В Нижегородской губернии крестьяне, получив ссуду для посева озимого хлеба, во многих местах не могли выехать на пашню: обесси­ленные голодом, они уже неспособны были к работе.

С наступлением зимы к недостатку хлеба присоединился недо­статок топлива, к бедствиям голода — бедствия холода. Неуди­вительно, что совокупность таких условий вызвала огромную заболе­ваемость в среде крестьянства. Голодный тиф уже начал свою страш­ную работу...

Пораженные неурожаем местности еще в недавнее время пред­ставляли собою самую плодородную часть России. Недостаток хлеба в этих местностях означает недостаток и дороговизну его в других частях империи, всегда нуждавшихся в привозном хлебе.

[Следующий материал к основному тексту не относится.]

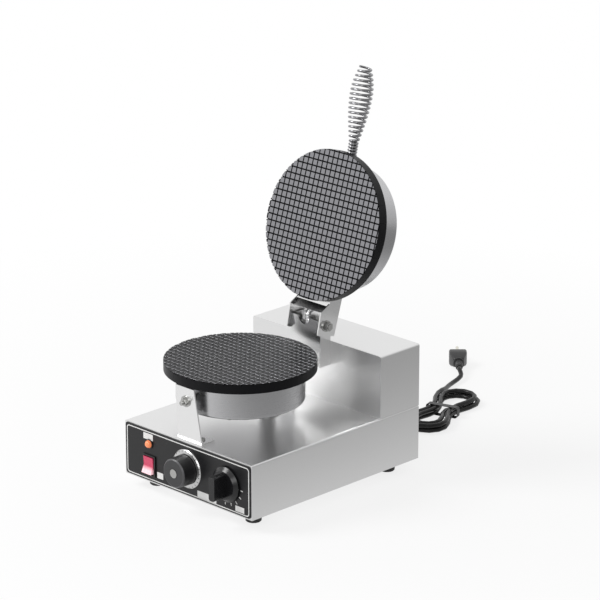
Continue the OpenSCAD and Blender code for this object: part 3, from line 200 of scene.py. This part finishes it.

Наша крупная и мелкая промышленность поддерживается пока еще главным образом внутренним сбытом. Читатель понимает, какова может быть покупательная сила голодного или полуголодного кре­стьянства. Кустарные и фабрично-заводские изделия, от кумача до сельскохозяйственных орудий, лишаются сбыта; кустари бедствуют; крупные предприниматели «работают» неполные часы или совсем закрывают фабрики, нередки и случаи банкротства между ними; масса рабочих лишается занятий в ту самую минуту, когда, при дороговизне хлеба, она в них наиболее нуждается. Уже с осени в газетах появились самые печальные известия о положении рабочих в центральном про­мышленном округе и на Урале. Зимою оно, без всякого сомнения, еще более ухудшится.